_Stated goal_.
Every line in the data below from the one containing "lumps = STEM_LUMP_SHARE" down to the one containing "imported = [obj", both included, must be retyped exactly; no other line is to appear.

** Start Supplied data **

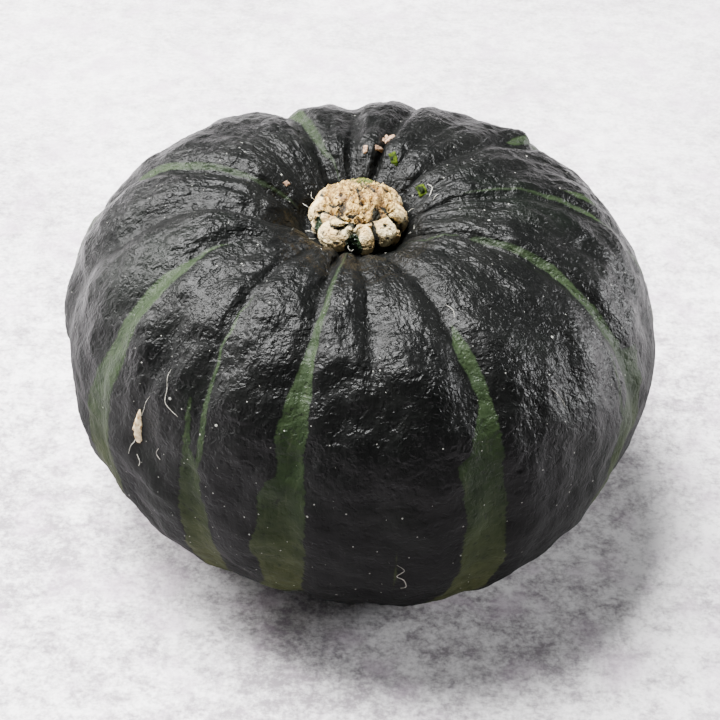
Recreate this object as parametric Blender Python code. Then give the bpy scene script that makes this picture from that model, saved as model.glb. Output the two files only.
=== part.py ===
"""Kabocha squash: one ribbed, flattened fruit with its corky stem stub seated in the top pit.

Metres, +Z up, standing on the flat at its blossom end. -Y is the side seen first.
"""
import bpy
import bmesh
import math
import numpy as np

# Driving dimensions of the fruit
BODY_RADIUS = 0.0905      # widest ring, over the lobes
WIDEST_HEIGHT = 0.0610    # height of that ring above the ground
CREST_RADIUS = 0.0390     # ring of the highest points, round the stem pit
CREST_HEIGHT = 0.1127     # height of that ring
CREST_TILT = 0.0015       # how much higher it is at the back and lower at the front
BASE_RADIUS = 0.0360      # flat the fruit rests on
PIT_RADIUS = 0.0172       # flat seat at the bottom of the stem pit
PIT_HEIGHT = 0.0970       # height of that seat
PIT_SHIFT_X = -0.0048     # the pit sits a little off the fruit's axis
PIT_SHIFT_Y = -0.0032
PIT_STEEPNESS = 5.0       # higher keeps the pit's wall gentle by the crest and steep by the seat
LOWER_ROUNDNESS = 1.96    # super-ellipse powers below and above the widest ring
UPPER_ROUNDNESS = 2.05
LOBE_CROWN = 1.8          # higher makes flatter lobes and narrower furrows
BEND_DEGREES = 14         # furrows near BEND_AZIMUTH swing round by this much as they enter the pit
BEND_AZIMUTH = 202
BEND_SPREAD = 22
BEND_START = 0.76         # where on the meridian that swing starts, and how much of the meridian it takes
BEND_LENGTH = 0.12
PLAN_UNEVENNESS = 0.0175  # how far the outline seen from above leans towards a rounded triangle
PLAN_TURN = 2.4           # and how far that triangle is turned, in radians

# Driving dimensions of the stem
STEM_RADIUS = 0.0152      # over the cork of the foot
STEM_HEIGHT = 0.0175      # from its seat to the top of the dome
STEM_RIBS = 9
STEM_RIB_SHARE = 0.035    # shares of the radius: ribs, out of round, lumps, and how much smaller the middle is
STEM_OVAL_SHARE = 0.025
STEM_LUMP_SHARE = 0.020
STEM_TRIM_SHARE = 0.05
DOME_WAVE_SHARE = 0.05    # share of the height
SEAT_GAP = 0.0003         # clearance between stem and seat

# Furrows round the fruit: azimuth in degrees, depth at the shoulder in mm, and how far the
# fruit swells out there in mm. 0 is +X and 90 is +Y.
FURROWS = [
    (8, 1.6, -0.8), (25, 0.5, -0.8), (43, 2.0, -0.9), (61, 0.7, -0.8), (77, 3.0, -0.3), (95, 2.2, -1.2),
    (115, 3.2, -1.8), (141, 0.9, 1.2), (166, 3.1, 1.0), (188, 3.0, 0.8), (213, 2.7, 2.4), (226, 0.6, 1.8),
    (238, 1.8, 1.5), (258, 2.9, 0.7), (273, 1.8, 0.2), (294, 2.6, 0.9), (314, 0.7, 0.5), (335, 2.6, -1.2),
    (351, 0.5, -1.0),
]

# Share of the furrow depth along the meridian, from the blossom end to the seat
DEPTH_ALONG = [(0.00, 0.0), (0.13, 0.0), (0.24, 0.34), (0.40, 0.42), (0.55, 0.60),
               (0.70, 1.00), (0.82, 1.05), (0.90, 0.92), (0.95, 0.20), (1.00, 0.0)]

# Share of the swell along the meridian
SWELL_ALONG = [(0.00, 0.0), (0.13, 0.0), (0.28, 1.0), (0.72, 1.0), (0.90, 0.0), (1.00, 0.0)]

# Share of the crest's tilt along the meridian
TILT_ALONG = [(0.00, 0.0), (0.48, 0.0), (0.75, 1.0), (0.88, 1.0), (0.95, 0.0), (1.00, 0.0)]

# Where each stretch of the meridian starts
BASE_END = 0.13
WIDEST_AT = 0.48
CREST_AT = 0.80
SEAT_AT = 0.95

COLUMNS_PER_LOBE = 5
BODY_ROWS = 40
STEM_COLUMNS = 54
STEM_ROWS = 22


def clear_scene():
    for thing in list(bpy.data.objects):
        bpy.data.objects.remove(thing, do_unlink=True)


def make_collection(name):
    collection = bpy.data.collections.new(name)
    bpy.context.scene.collection.children.link(collection)
    return collection


def make_material(name, colour, roughness):
    material = bpy.data.materials.new(name)
    material.use_nodes = True
    shader = material.node_tree.nodes["Principled BSDF"]
    shader.inputs["Base Color"].default_value = (*colour, 1.0)
    shader.inputs["Roughness"].default_value = roughness
    shader.inputs["Metallic"].default_value = 0.0
    return material


def sphere_object(name, columns, rows, collection, material):
    """A unit UV sphere, closed at both poles, ready to be moved into shape."""
    mesh = bpy.data.meshes.new(name)
    bm = bmesh.new()
    bmesh.ops.create_uvsphere(bm, u_segments=columns, v_segments=rows, radius=1.0)
    bmesh.ops.triangulate(bm, faces=bm.faces)
    bm.to_mesh(mesh)
    bm.free()
    mesh.materials.append(material)
    thing = bpy.data.objects.new(name, mesh)
    collection.objects.link(thing)
    return thing


def read_points(mesh):
    points = np.empty(len(mesh.vertices) * 3)
    mesh.vertices.foreach_get("co", points)
    return points.reshape(-1, 3)


def write_points(mesh, points):
    mesh.vertices.foreach_set("co", points.astype(np.float32).ravel())
    mesh.update()
    mesh.shade_smooth()


def sphere_parameters(points):
    """Azimuth in turns and place along the meridian, 0 at the lower pole and 1 at the upper one."""
    turns = np.arctan2(points[:, 1], points[:, 0]) / math.tau % 1.0
    along = 1.0 - np.arccos(np.clip(points[:, 2], -1.0, 1.0)) / math.pi
    return turns, along


def ease(value):
    return 0.5 - 0.5 * np.cos(math.pi * np.clip(value, 0.0, 1.0))


def body_profile(along):
    """Radius and height of the fruit without its furrows."""
    base = np.clip(along / BASE_END, 0.0, 1.0)
    lower = np.clip((along - BASE_END) / (WIDEST_AT - BASE_END), 0.0, 1.0) * math.pi / 2
    upper = np.clip((along - WIDEST_AT) / (CREST_AT - WIDEST_AT), 0.0, 1.0) * math.pi / 2
    pit = np.clip((along - CREST_AT) / (SEAT_AT - CREST_AT), 0.0, 1.0)
    seat = np.clip((along - SEAT_AT) / (1.0 - SEAT_AT), 0.0, 1.0)

    lower_cos = np.clip(np.cos(lower), 0.0, 1.0)
    upper_cos = np.clip(np.cos(upper), 0.0, 1.0)
    radius = BASE_RADIUS * base
    radius = radius + (BODY_RADIUS - BASE_RADIUS) * np.sin(lower) ** (2 / LOWER_ROUNDNESS)
    radius = radius - (BODY_RADIUS - CREST_RADIUS) * (1.0 - upper_cos ** (2 / UPPER_ROUNDNESS))
    radius = radius - (CREST_RADIUS - PIT_RADIUS) * pit
    radius = radius - PIT_RADIUS * seat
    height = WIDEST_HEIGHT * (1.0 - lower_cos ** (2 / LOWER_ROUNDNESS))
    height = height + (CREST_HEIGHT - WIDEST_HEIGHT) * np.sin(upper) ** (2 / UPPER_ROUNDNESS)
    height = height - (CREST_HEIGHT - PIT_HEIGHT) * pit ** PIT_STEEPNESS
    return radius, height


def profile_normal(along):
    """Outward direction of the profile in the radius and height plane."""
    step = 0.004
    radius_a, height_a = body_profile(np.clip(along - step, 0.0, 1.0))
    radius_b, height_b = body_profile(np.clip(along + step, 0.0, 1.0))
    out = height_b - height_a
    up = radius_a - radius_b
    length = np.maximum(np.hypot(out, up), 1e-9)
    return out / length, up / length


def lobes_round(turns):
    """Azimuth of each point, its inward offset in the furrow, and the fruit's swell there."""
    rows = FURROWS + [(FURROWS[0][0] + 360, FURROWS[0][1], FURROWS[0][2])]
    azimuths, depths, swells = np.array(rows, dtype=float).T
    place = turns * len(FURROWS) + 1e-6
    lobe = np.floor(place).astype(int) % len(FURROWS)
    across = place % 1.0
    azimuth = np.radians(azimuths[lobe] + (azimuths[lobe + 1] - azimuths[lobe]) * across)
    depth = np.where(across < 0.5, depths[lobe], depths[lobe + 1]) / 1000
    furrow = -depth * ease(np.abs(2 * across - 1) ** LOBE_CROWN)
    swell = (swells[lobe] + (swells[lobe + 1] - swells[lobe]) * across) / 1000
    return azimuth, furrow, swell


def share_along(along, table):
    places, shares = np.array(table).T
    return np.interp(along, places, shares)


def make_body(collection):
    """Rind and flesh, one solid: a turned profile, with the lobes pushed in and out along its normal."""
    material = make_material("rind", (0.020, 0.028, 0.022), 0.42)
    body = sphere_object("squash_body", COLUMNS_PER_LOBE * len(FURROWS), BODY_ROWS, collection, material)
    turns, along = sphere_parameters(read_points(body.data))
    azimuth, furrow, swell = lobes_round(turns)
    offset = furrow * share_along(along, DEPTH_ALONG) + swell * share_along(along, SWELL_ALONG)
    radius, height = body_profile(along)
    out, up = profile_normal(along)
    bend = BEND_DEGREES * np.exp(-((np.degrees(azimuth) - BEND_AZIMUTH) / BEND_SPREAD) ** 2)
    azimuth = azimuth + np.radians(bend) * ease((along - BEND_START) / BEND_LENGTH)
    plan = 1.0 + PLAN_UNEVENNESS * np.cos(3 * azimuth - PLAN_TURN)
    radius = (radius + out * offset) * plan
    height = height + up * offset + CREST_TILT * np.sin(azimuth) * share_along(along, TILT_ALONG)
    shift = ease((along - WIDEST_AT) / (SEAT_AT - WIDEST_AT))
    x = radius * np.cos(azimuth) + PIT_SHIFT_X * shift
    y = radius * np.sin(azimuth) + PIT_SHIFT_Y * shift
    write_points(body.data, np.stack([x, y, height], axis=1))
    return body


def stem_profile(along):
    """Flat seat, swollen foot, slight waist and a low dome, as shares of the stem's radius and height."""
    places = [0.00, 0.22, 0.27, 0.36, 0.48, 0.60, 0.70, 0.80, 0.90, 1.00]
    radii = [0.00, 0.84, 0.94, 1.00, 0.93, 0.94, 0.93, 0.74, 0.40, 0.00]
    heights = [0.00, 0.00, 0.07, 0.25, 0.45, 0.62, 0.78, 0.92, 0.985, 1.00]
    return np.interp(along, places, radii), np.interp(along, places, heights)


def make_stem(collection):
    """Corky stub: a short ribbed post with lumps, its flat foot just above the seat."""
    material = make_material("cork", (0.62, 0.52, 0.36), 0.85)
    stem = sphere_object("stem", STEM_COLUMNS, STEM_ROWS, collection, material)
    turns, along = sphere_parameters(read_points(stem.data))
    radius, height = stem_profile(along)
    angle = turns * math.tau
    side = np.sin(math.pi * np.clip((along - 0.22) / 0.62, 0.0, 1.0))
    ribs = STEM_RIB_SHARE * np.cos(STEM_RIBS * angle + 0.6) + STEM_OVAL_SHARE * np.cos(2 * angle + 1.1)
    lumps = STEM_LUMP_SHARE * np.sin(5 * angle + 9.0 * along) * side
    radius = STEM_RADIUS * radius * (1.0 - STEM_TRIM_SHARE + ribs * side + lumps)
    dome = DOME_WAVE_SHARE * np.cos(angle * 2 - 0.8) * np.sin(math.pi * np.clip((along - 0.5) / 0.5, 0.0, 1.0))
    height = STEM_HEIGHT * (height + dome)
    x = PIT_SHIFT_X + radius * np.cos(angle)
    y = PIT_SHIFT_Y + radius * np.sin(angle)
    write_points(stem.data, np.stack([x, y, PIT_HEIGHT + SEAT_GAP + height], axis=1))
    return stem


def stand_on_origin(body, others):
    """Moves everything so that the fruit's box is centred on Z and its base is at height 0."""
    points = read_points(body.data)
    low = points.min(axis=0)
    high = points.max(axis=0)
    shift = np.array([-(low[0] + high[0]) / 2, -(low[1] + high[1]) / 2, -low[2]])
    for thing in [body] + others:
        write_points(thing.data, read_points(thing.data) + shift)


clear_scene()
kabocha = make_collection("kabocha_squash")
squash_body = make_body(kabocha)
stem_stub = make_stem(kabocha)
stand_on_origin(squash_body, [stem_stub])
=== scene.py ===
import itertools
import math

import bpy
import numpy as np
from mathutils import Matrix, Vector


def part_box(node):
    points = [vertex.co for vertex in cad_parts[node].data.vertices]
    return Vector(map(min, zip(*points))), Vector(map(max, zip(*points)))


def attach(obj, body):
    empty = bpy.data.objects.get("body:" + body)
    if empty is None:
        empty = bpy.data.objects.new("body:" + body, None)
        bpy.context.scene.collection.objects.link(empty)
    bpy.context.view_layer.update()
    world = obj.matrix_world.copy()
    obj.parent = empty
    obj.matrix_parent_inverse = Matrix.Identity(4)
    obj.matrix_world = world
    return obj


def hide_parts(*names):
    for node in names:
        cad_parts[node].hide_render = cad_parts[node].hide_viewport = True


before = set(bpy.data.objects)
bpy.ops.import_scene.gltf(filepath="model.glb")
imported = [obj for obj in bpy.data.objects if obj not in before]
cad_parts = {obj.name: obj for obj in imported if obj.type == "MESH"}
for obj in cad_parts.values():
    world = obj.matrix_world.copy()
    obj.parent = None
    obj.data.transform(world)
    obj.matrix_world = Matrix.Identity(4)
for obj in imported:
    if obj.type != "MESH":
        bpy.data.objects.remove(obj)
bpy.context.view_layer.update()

mm = 0.001


def easeCosine(value):
    # half a cosine wave: 0 below 0, 1 above 1
    return 0.5 - 0.5 * np.cos(np.pi * np.clip(value, 0.0, 1.0))


def shareAlong(along, table):
    # straight lines between the table's points
    places, shares = np.array(table).T
    return np.interp(along, places, shares)


def softNoise(points, wavelength, seed):
    # gradient noise: a random slope at each corner of a cubic lattice, blended with a quintic ease
    random = np.random.default_rng(seed)
    order = np.tile(random.permutation(256), 2)
    slopes = random.normal(size=(256, 3))
    slopes /= np.linalg.norm(slopes, axis=1, keepdims=True)
    scaled = np.asarray(points) / wavelength
    cell = np.floor(scaled).astype(int)
    inside = scaled - cell
    blend = inside ** 3 * (inside * (inside * 6 - 15) + 10)
    total = np.zeros(scaled.shape[:-1])
    for corner in itertools.product((0, 1), repeat=3):
        at = (cell + corner) & 255
        index = order[order[order[at[..., 0]] + at[..., 1]] + at[..., 2]]
        slope = ((inside - corner) * slopes[index]).sum(axis=-1)
        weight = np.where(corner, blend, 1 - blend).prod(axis=-1)
        total += weight * slope
    return total * 1.6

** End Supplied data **

_Output for this exercise_.
    lumps = STEM_LUMP_SHARE * np.sin(5 * angle + 9.0 * along) * side
    radius = STEM_RADIUS * radius * (1.0 - STEM_TRIM_SHARE + ribs * side + lumps)
    dome = DOME_WAVE_SHARE * np.cos(angle * 2 - 0.8) * np.sin(math.pi * np.clip((along - 0.5) / 0.5, 0.0, 1.0))
    height = STEM_HEIGHT * (height + dome)
    x = PIT_SHIFT_X + radius * np.cos(angle)
    y = PIT_SHIFT_Y + radius * np.sin(angle)
    write_points(stem.data, np.stack([x, y, PIT_HEIGHT + SEAT_GAP + height], axis=1))
    return stem


def stand_on_origin(body, others):
    """Moves everything so that the fruit's box is centred on Z and its base is at height 0."""
    points = read_points(body.data)
    low = points.min(axis=0)
    high = points.max(axis=0)
    shift = np.array([-(low[0] + high[0]) / 2, -(low[1] + high[1]) / 2, -low[2]])
    for thing in [body] + others:
        write_points(thing.data, read_points(thing.data) + shift)


clear_scene()
kabocha = make_collection("kabocha_squash")
squash_body = make_body(kabocha)
stem_stub = make_stem(kabocha)
stand_on_origin(squash_body, [stem_stub])
=== scene.py ===
import itertools
import math

import bpy
import numpy as np
from mathutils import Matrix, Vector


def part_box(node):
    points = [vertex.co for vertex in cad_parts[node].data.vertices]
    return Vector(map(min, zip(*points))), Vector(map(max, zip(*points)))


def attach(obj, body):
    empty = bpy.data.objects.get("body:" + body)
    if empty is None:
        empty = bpy.data.objects.new("body:" + body, None)
        bpy.context.scene.collection.objects.link(empty)
    bpy.context.view_layer.update()
    world = obj.matrix_world.copy()
    obj.parent = empty
    obj.matrix_parent_inverse = Matrix.Identity(4)
    obj.matrix_world = world
    return obj


def hide_parts(*names):
    for node in names:
        cad_parts[node].hide_render = cad_parts[node].hide_viewport = True


before = set(bpy.data.objects)
bpy.ops.import_scene.gltf(filepath="model.glb")
imported = [obj for obj in bpy.data.objects if obj not in before]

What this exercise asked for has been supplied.